Such yearnings another would stifle.

You will hand her a menu-card, beg her to state

What she happens to fancy for dinner,

And pray that you never may find it your fate

To crush the creative within her.

Advancing years failed to reconcile Punch to the non-repressive method. As late as 1912 one of his artists depicted the chaotic results in an elementary school of realizing the ideals of one of the pamphlets of a Teachers' Association, viz., to place a child "in an atmosphere where there are no restraints, where he can move freely about in the schoolroom, where the teacher is essentially a passive agent and where there is no punishment."

The Sompting Experiment

In this context I may note that about this time Punch frequently dwells on the unsuitability and extravagant cost of the amusements provided for children. In "How to Befriend the Gilded Babes" he castigates without mercy a gentleman who had been writing on entertainments for titled juveniles, and outlines a children's party the cost of which is estimated at the modest figure of £250. Punch's repeated protests against the perversion of pantomimes to suit grown-ups are too familiar to call for detailed mention, but in connexion with youthful precocity I may mention a curious anticipation dating from the autumn of 1905. This is a "domestic drama, composed by an infant of ten summers who, after reaching mature years, retrieved it from a box containing his toy theatre and copied it out," exactly as it stood.
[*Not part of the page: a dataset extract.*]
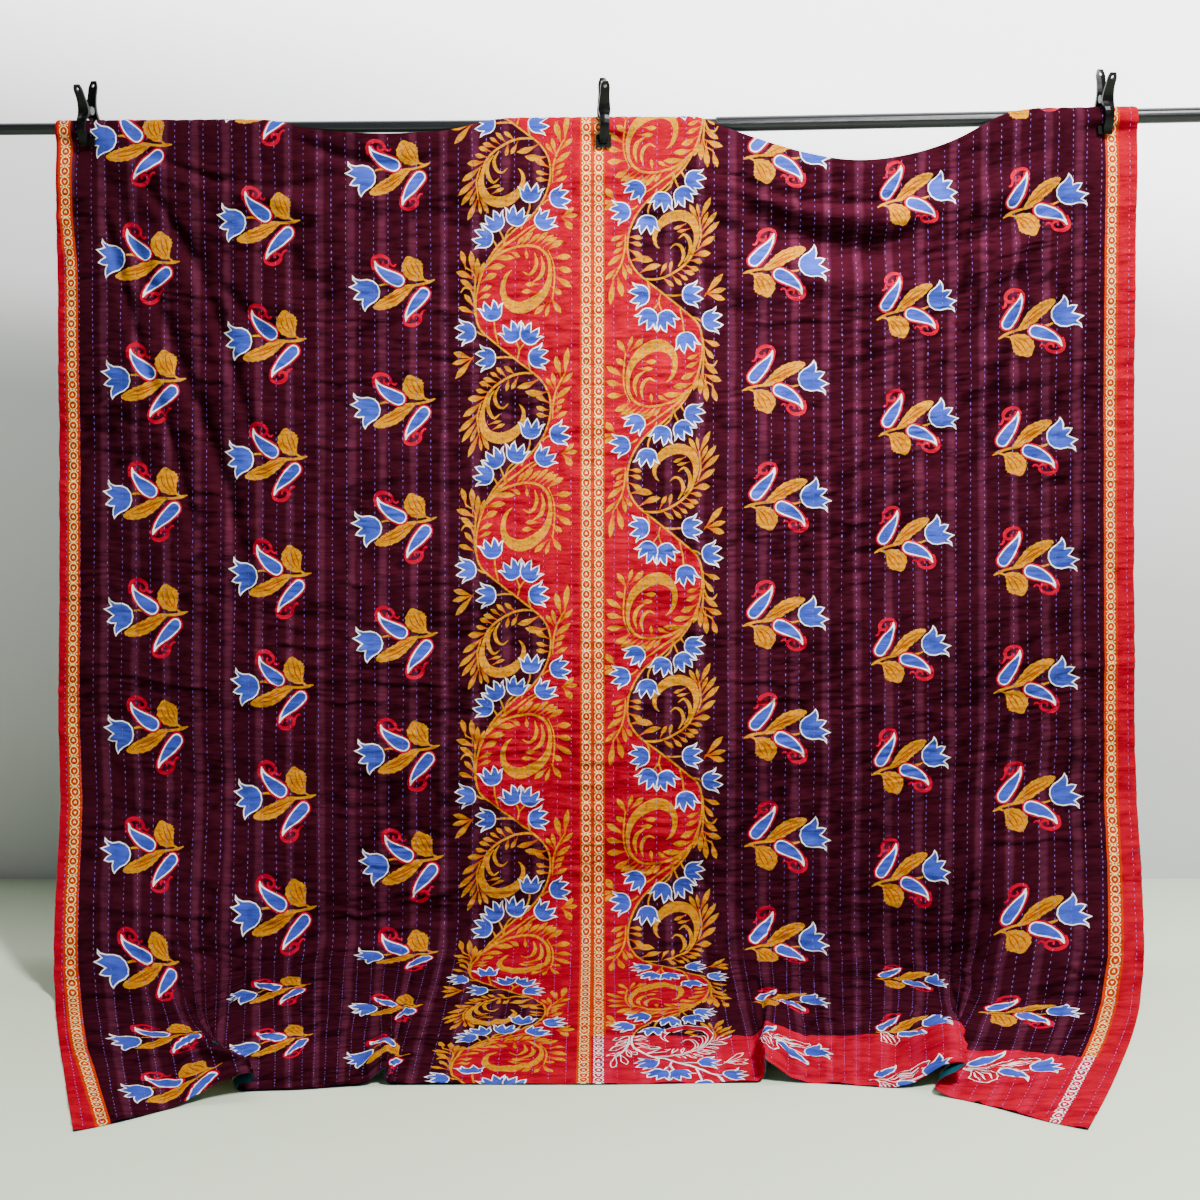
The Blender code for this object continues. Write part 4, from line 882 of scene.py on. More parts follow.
SCROLL_RIGHT_AT = (
    (-1, -0.5, 0, 0.5, 1, 1.5, 2, 2.5, 3, 3.5, 4, 4.5),
    (-0.210, 0.0225, 0.2525, 0.4975, 0.725, 0.970, 1.1925, 1.425, 1.650, 1.885, 2.115, 2.35),
)
SCROLL_LEFT_X0, SCROLL_LEFT_UNIT = -0.2824, 0.002054
SCROLL_RIGHT_X0, SCROLL_RIGHT_UNIT = 0.2642, -0.002024
CHAIN_PITCH = 0.0206
LEFT_BAND_AT = (
    (-0.2, 0.17, 0.28, 0.6, 1.5, 2.0, 2.3, 2.5),
    (-1.098, -1.094, -1.086, -1.084, -1.084, -1.082, -1.067, -1.06),
)
RIGHT_BAND_AT = ((-0.2, 0.5, 1.0, 1.7, 2.3, 2.5), (1.035, 1.037, 1.038, 1.036, 1.034, 1.034))
OUTER_BAND_WIDTH = 0.0275
BAND_STEP = 0.009
CENTRE_BAND_WIDTH = 0.0255
PALLU_AT = (
    (0.0, 0.2, 0.41, 0.61, 0.76, 0.92, 1.05, 1.1), (2.08, 2.088, 2.105, 2.078, 2.050, 2.030, 2.060, 2.065),
)
PAST_HEM, PAST_SIDE = 2.6, 1.2
STRIPE_PITCH = 0.0637
STRIPE_FIRST = 0.3460
STRIPE_LEFT_SHIFT = 0.0225


def pallu_from(u):
    return np.interp(u, *PALLU_AT)


def in_pallu(u, s):
    return u > 0 and s > pallu_from(u)


def red_end(left, right, count):
    """The ground of the red end, between two places across."""
    u = np.linspace(left, right, count)
    top = np.stack([u, pallu_from(u)], axis=1)
    return Shape(np.vstack([top, [(u[-1], PAST_HEM), (u[0], PAST_HEM)]]), "pallu", None)


def put(shape, across, down):
    """The shape laid on the cloth by two functions of its x and y."""

    def lay(points):
        p = np.atleast_2d(points)
        return np.stack([across(p[:, 0], p[:, 1]), down(p[:, 0], p[:, 1])], axis=1)

    tone = None if shape.tone is None else (lay(shape.tone[0])[0], lay(shape.tone[1])[0])
    return Shape(lay(shape.outline), shape.ink, tone)


def inked(shapes):
    """The shapes as printed: on the red end all is white or blue, and broad leaves are outlines."""
    made = []
    for shape in shapes:
        u, s = shape.outline.mean(axis=0)
        if not in_pallu(u, s):
            made.append(shape)
        elif shape.ink in ("white", "blue"):
            made.append(shape)
        elif shape.ink == "cream":
            made.append(shape._replace(ink="white"))
        elif shape.ink == "yellow":
            made.append(shape._replace(ink="white"))
            made.append(Shape(inset(shape.outline, OUTLINE_OF_LEAF * UNIT), "pallu", None))
        elif shape.ink == "orange":
            made.append(shape._replace(ink="white"))
        elif shape.ink in ("ground", "orange_band"):
            made.append(shape._replace(ink="pallu"))
    return made


def placed_sprigs(table, turned):
    """The sprigs of one panel, turned half round on the right one."""
    made = []
    design = sprig()
    flip = -UNIT if turned else UNIT
    for wide, high, places in table:
        for across, down, tilt_deg in places:
            tilt = math.radians(tilt_deg)
            c, s = math.cos(tilt), math.sin(tilt)
            (a, b), (c, d) = flip * np.array([[c * wide, -s * high], [s * wide, c * high]])
            made += [put(shape, lambda x, y: across + a * x + b * y, lambda x, y: down + c * x + d * y)
                     for shape in design]
    return inked(made)


def placed_scroll(side):
    """The scroll border beside the centre seam, left for side -1 and right for side 1."""
    places = SCROLL_LEFT_AT if side < 0 else SCROLL_RIGHT_AT
    x0, unit = (SCROLL_LEFT_X0, SCROLL_LEFT_UNIT) if side < 0 else (SCROLL_RIGHT_X0, SCROLL_RIGHT_UNIT)

    def across(x, y):
        return x0 + unit * x

    def down_of(k):
        def down(x, y):
            t = (y - DARK_BAY_Y) / DESIGN_PERIOD
            return np.interp(k - side * t, *places)

        return down

    repeats = range(-1, 7)
    wave_line = Shape(spline(WAVE, 3)[:-1], "", None)
    line = np.vstack([put(wave_line, across, down_of(k)).outline[::-side] for k in repeats])
    line = line[np.argsort(line[:, 1], kind="stable")]
    line = line[np.concatenate([[True], np.diff(line[:, 1]) > 1e-6])]
    seam = np.array([[0.0, line[-1, 1]], [0.0, line[0, 1]]])
    made = [Shape(np.vstack([line, seam]), "red", None)]
    if side > 0:
        made.append(red_end(0.0, ROW_PITCH * SCROLL_ROWS, 22))
    drawn = [put(shape, across, down_of(k)) for k in repeats for shape in scroll(SEAM_MOVED[side])]
    half = WAVE_HALF_WIDTH * UNIT
    beyond = line[:, 1] > pallu_from(line[:, 0])
    turn = int(np.argmax(beyond)) if side > 0 else len(line)
    for part, ink in ((line[:turn], "yellow"), (line[max(turn - 1, 0) :], "white")):
        if len(part) > 2:
            drawn.insert(0, Shape(sides(part, np.full(len(part), half)), ink, None))
    return made, drawn


def placed_chain(edge, width, side):
    """A band and its chain, from the edge nearer the viewer's left."""
    down = np.arange(-0.12, 2.46, BAND_STEP)
    turn = float(pallu_from(edge(np.array([2.08]))[0] + width / 2)) if side > 0 else down[-1]
    made = []
    for part in (np.append(down[down < turn], turn), np.append(turn, down[down > turn])):
        left = edge(part)
        band = np.vstack([np.stack([left, part], axis=1), np.stack([left + width, part], axis=1)[::-1]])
        if len(part) > 1:
            made.append(Shape(band, "orange_band", None))
    ink = {"ground": "orange_band"}
    links = [chain_link(0), chain_link(1)]
    unit = CHAIN_PITCH / 10.2
    for k, middle in enumerate(np.arange(-0.118, 2.44, CHAIN_PITCH)):
        for shape in links[k % 2]:
            shape = shape._replace(ink=ink.get(shape.ink, shape.ink))
            made.append(
                put(
                    shape,
                    lambda x, y: edge(middle + y * unit) + width / 2 + x * unit,
                    lambda x, y: middle + y * unit,
                )
            )
    return made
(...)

The drama, which is entitled "The Sheep in Wolf's Clothing," bears all the stigmata of a bonâ fide child's essay in dramatic authorship, and foreshadows the exploits of "Daisy Ashford" without being either so funny or so vulgar as The Young Visiters. Punch had always been alive to the educative value of the theatre, and it speaks well for his vigilance that the remarkable experiment carried out in the little village of Sompting in Sussex did not escape his notice. The children were taught by making them act their lessons, and Punch in some whimsical verses anticipates the extension of the method to the public schools. It is true that he does not take the experiment quite seriously, but he does not "crab" it. It was reserved in later years for a brilliant and enthusiastic educational reformer, Mr. E. G. A. Holmes, to hail in the Sompting schoolmistress the "Egeria" of the new régime of elementary instruction. In less benevolent mood Punch quoted in 1907 an apparently genuine letter which had appeared in the Children's Realm, a paper which aimed at teaching "the higher way of living to the young." The letter describes a small boy who was "a very earnest vegetarian" and a super-prig into the bargain. Punch was exasperated by prigs in all walks of life, and it rejoiced his heart when Mr. Roosevelt compared President Wilson to a "Byzantine logothete." The high-browed infant filled him with dismay, and in 1910 he illustrated the "advance in elementary culture" by a highly imaginative account of the reply given by a very small boy who had been asked by a lady visitor whether he enjoyed his recent birthday party:—

Henry: "In the impression retained by the memory, shades have ceased to count: it stands, sharply, for a few estimated and cherished things rather than, nebulously, for a swarm of possibilities. I cut the silhouette, in a word, out of the curious confusion of it all, I save and fix the outline, and it is with my eye on this profiled distinction that as a critic I speak. It is the function of the critic to assert with assurance when once his impression has become final; and it is in noting this circumstance that I perceive how slenderly prompted I am to deliver myself on such an occasion upon the merits or attractiveness of the entertainment so generously provided for the diversion of myself and friends."

(Lady visitor before swooning has sufficient presence of mind to ring the bell for assistance.)